Now, to have something to discuss, i firstly upload all those 4 examples ready to run, so everyone can try:
I am in interest if any X1000 user (so with DMA in graphics.library) can run them, and see the maximum fps they have in all of them (FPS is writen in window title). So we can avoid or not avoid that its because of DMA. Quiting from examples can be done via close gadget or via "alt+f4". Run it from directory where they are (bin/amigaos4) as they want root's "media" directory.
Next, i made a tracing/profile for all those 4 examples via today's glsnoop which catch almost everything now (Capehill, thank you very much for that!). Profilings for both warp3dnova and ogles2 are at end of files
To be honest, the capture is very clean. Only 27 drawing call in the entire frame! No suspicious state change. Only the bare minimum per drawing call and that's all. And most drawing are using a quite simple shader that do multitexture rendering: Vertex shader:
His first guess was is the time difference is converting from BigEndian to LittleEndian to send the ever changing Vertex Arrays data to the GPU.
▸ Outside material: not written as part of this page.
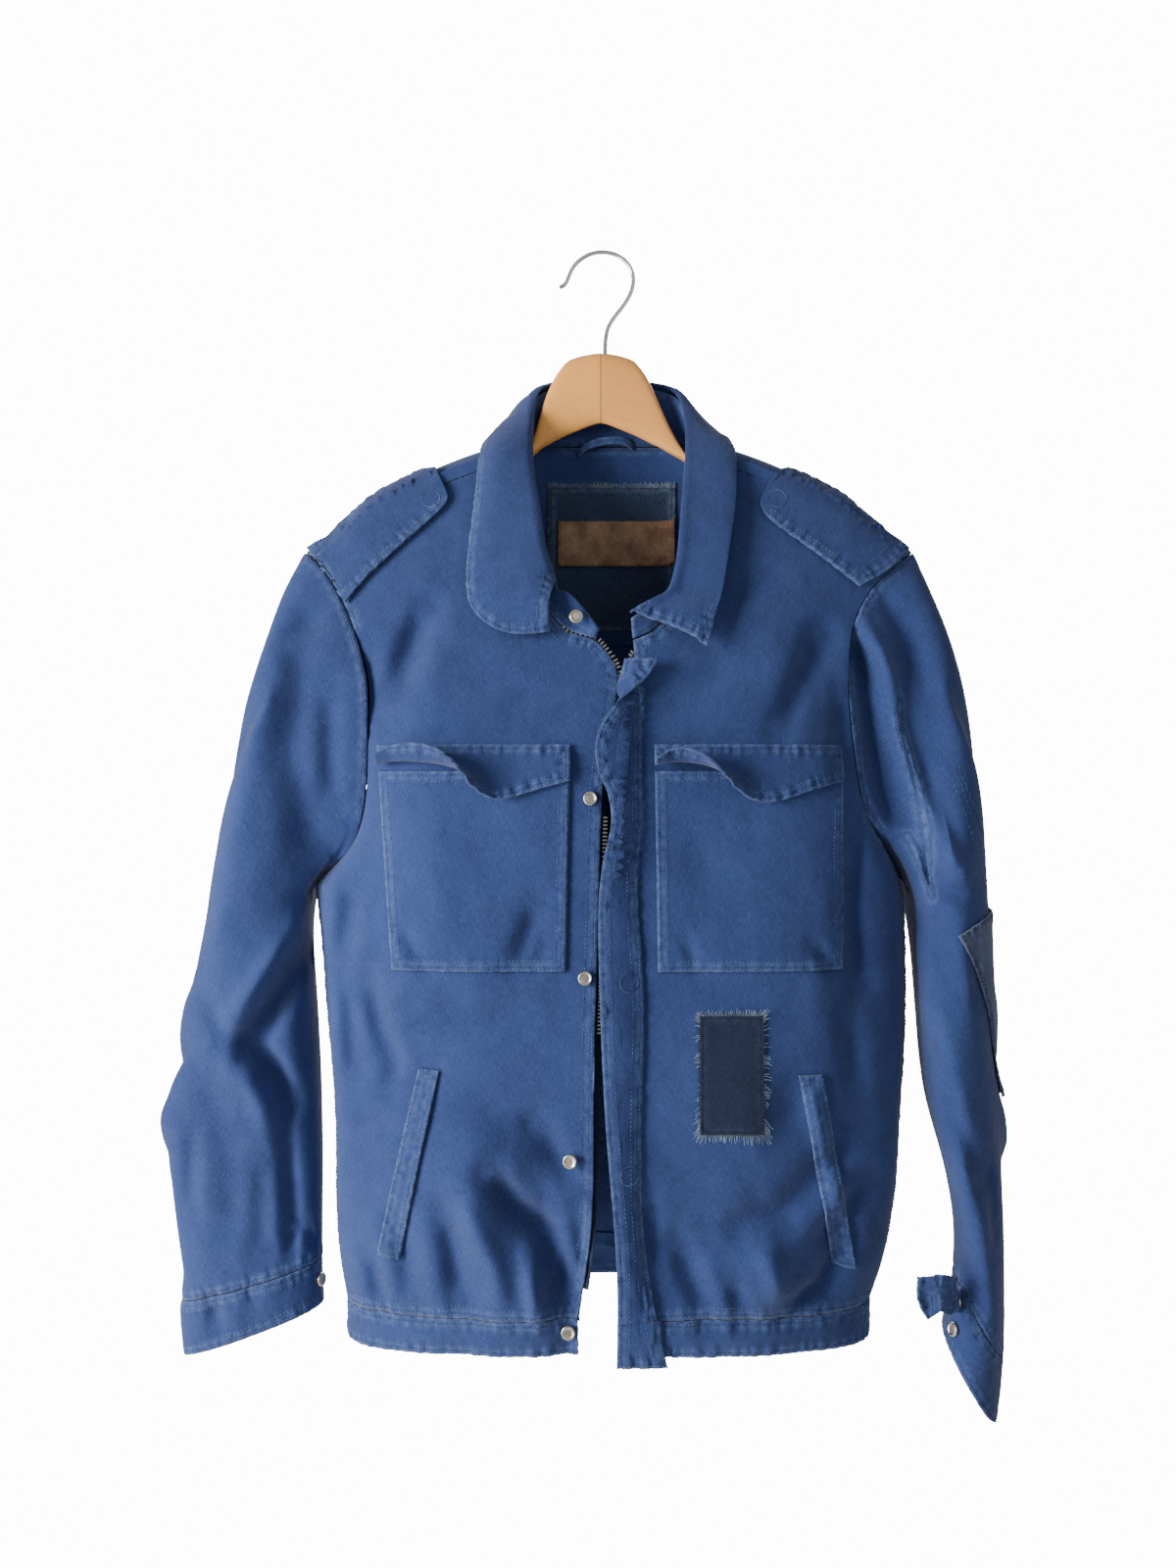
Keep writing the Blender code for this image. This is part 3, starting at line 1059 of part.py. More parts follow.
def build_hanger():
    stations = [-x for x in ARM_STATIONS[:0:-1]] + list(ARM_STATIONS)
    verts, faces = [], []
    count = 10
    for x in stations:
        span = abs(x)
        half = abs(x - MIDDLE_X)
        if span < 0.092:
            reach = span + 0.010 * ease(0.045, 0.058, span) if x < 0 else span
            top, bottom = along(ARM_TOP_LINE, reach), along(ARM_BOTTOM_LINE, reach)
            top = min(top, ridge_z(half) - ARM_CLEAR) if half > 0.070 else top
        else:
            dip = 0.006 * (1 - ease(0.09, 0.12, span)) + 0.006 * ease(0.17, 0.22, span)
            top = ridge_z(half) - ARM_CLEAR - dip
            bottom = top - 0.0175
        blunt = 1 - ease(0.213, 0.2235, span) * 0.55
        centre = (top + bottom) / 2
        tall, deep = (top - bottom) / 2 * blunt, ARM_THICKNESS / 2 * blunt
        y = ridge_y(max(half, 0.05)) - 0.002 * (1 - min(1.0, span / 0.08))
        for k in range(count):
            turn = 2 * math.pi * (k + 0.5) / count
            c, s = math.cos(turn), math.sin(turn)
            verts.append(Vector((x - MIDDLE_X, y + deep * math.copysign(abs(c) ** 0.7, c),
                                 centre + tall * math.copysign(abs(s) ** 0.75, s))))
    for i in range(len(stations) - 1):
        for k in range(count):
            a, b = i * count + k, i * count + (k + 1) % count
            faces += [(a, b, b + count), (a, b + count, a + count)]
    last = (len(stations) - 1) * count
    faces.append(tuple(range(count - 1, -1, -1)))
    faces.append(tuple(last + k for k in range(count)))
    new_object("hanger_wood", verts, faces, "wood")

    curve = bpy.data.curves.new("hanger_hook", "CURVE")
    curve.dimensions = "3D"
    curve.bevel_depth = HOOK_WIRE
    curve.bevel_resolution = 2
    curve.use_fill_caps = True
    line = curve.splines.new("POLY")
    line.points.add(len(HOOK_PATH) - 1)
    for point, (x, y, z) in zip(line.points, HOOK_PATH):
        point.co = (x, y, z, 1)
    line.use_smooth = True
    curve.materials.append(finish("steel"))
    hook = bpy.data.objects.new("hanger_hook", curve)
    bpy.context.scene.collection.objects.link(hook)
    hook.parent = ROOT


for old in list(bpy.data.objects):
    bpy.data.objects.remove(old)
ROOT = bpy.data.objects.new("jacket", None)
bpy.context.scene.collection.objects.link(ROOT)
build_hanger()
build_body()
build_hem_band()
build_sleeves()
build_collar()
for side, which in ((LEFT, "right"), (RIGHT, "left")):
    build_pocket(side, which)
    build_welt(side, which)
    build_zip_tape(side, which)
    build_epaulette(side, which)
build_front_patch()
build_placket()
build_neck_inside()
build_cuff_tab()
build_snaps()
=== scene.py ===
"""Worn blue cotton work jacket with patches, hanging open on a wooden hanger."""

import math

import bmesh
import bpy
import numpy as np
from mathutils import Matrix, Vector, kdtree
from mathutils.bvhtree import BVHTree


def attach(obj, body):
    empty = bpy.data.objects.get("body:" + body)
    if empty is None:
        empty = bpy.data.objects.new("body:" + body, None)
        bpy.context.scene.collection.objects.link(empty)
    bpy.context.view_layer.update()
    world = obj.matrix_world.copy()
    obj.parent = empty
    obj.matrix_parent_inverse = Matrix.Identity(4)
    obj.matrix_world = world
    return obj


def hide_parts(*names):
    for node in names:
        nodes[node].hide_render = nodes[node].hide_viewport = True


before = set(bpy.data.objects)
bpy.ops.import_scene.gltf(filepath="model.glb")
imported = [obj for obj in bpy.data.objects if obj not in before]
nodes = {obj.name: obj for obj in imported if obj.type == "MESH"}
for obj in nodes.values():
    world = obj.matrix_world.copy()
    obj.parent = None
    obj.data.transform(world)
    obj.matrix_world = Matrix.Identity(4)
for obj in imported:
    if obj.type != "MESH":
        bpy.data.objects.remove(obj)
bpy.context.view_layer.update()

# The view: a camera straight in front at chest height, soft light from the viewer's left as
# from a window, and a pale floor below the hanging jacket.
camera = bpy.data.objects.new("camera", bpy.data.cameras.new("camera"))
camera.location = (-0.010, -1.10, -0.417)
camera.rotation_euler = (math.radians(90), 0, 0)
camera.data.lens = 32.1
camera.data.sensor_width = 36
bpy.context.scene.collection.objects.link(camera)
bpy.context.scene.camera = camera


def soft_light(name, place, aim, size, power, colour):
    lamp = bpy.data.lights.new(name, "AREA")
    lamp.size = size
    lamp.energy = power
    lamp.color = colour
    light = bpy.data.objects.new(name, lamp)
    light.location = place
    light.rotation_euler = (Vector(aim) - Vector(place)).to_track_quat("-Z", "Y").to_euler()
    bpy.context.scene.collection.objects.link(light)


soft_light("window", (-1.60, -1.0, -0.20), (-0.1, 0.0, -0.60), 0.8, 54, (1.0, 0.985, 0.96))
soft_light("sill", (-1.25, -0.9, -1.15), (-0.15, 0.0, -0.75), 0.7, 15, (1.0, 0.985, 0.96))
soft_light("room", (1.2, -1.9, 0.2), (0.0, 0.0, -0.5), 1.6, 5, (0.94, 0.97, 1.0))
soft_light("behind", (0.5, 1.8, 0.6), (0.0, 0.0, -0.45), 1.6, 40, (1.0, 1.0, 1.0))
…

But yeah, sure that conversion take place, but it can't take THAT MUCH. I mean, old amd 1.6ghz with some slow intel-gfx card give us ~350fps, and on our setup ~150fps. I can't belive that such a conversion can take that much time. Its probabaly something else ?
Then we checked tracing/profiling logs, and can see that it's the Drawing itself that is the main bottleneck, not the VBO creation/handling it seems (well, it takes some time too, but ok-ish).
And currently run out of ideas. Its a pretty simple things as can be seen from log, through, that a big diffrence bettwen 10 years old amd with shity gfx-card. So something wrong somewhere, and we can't see why and where.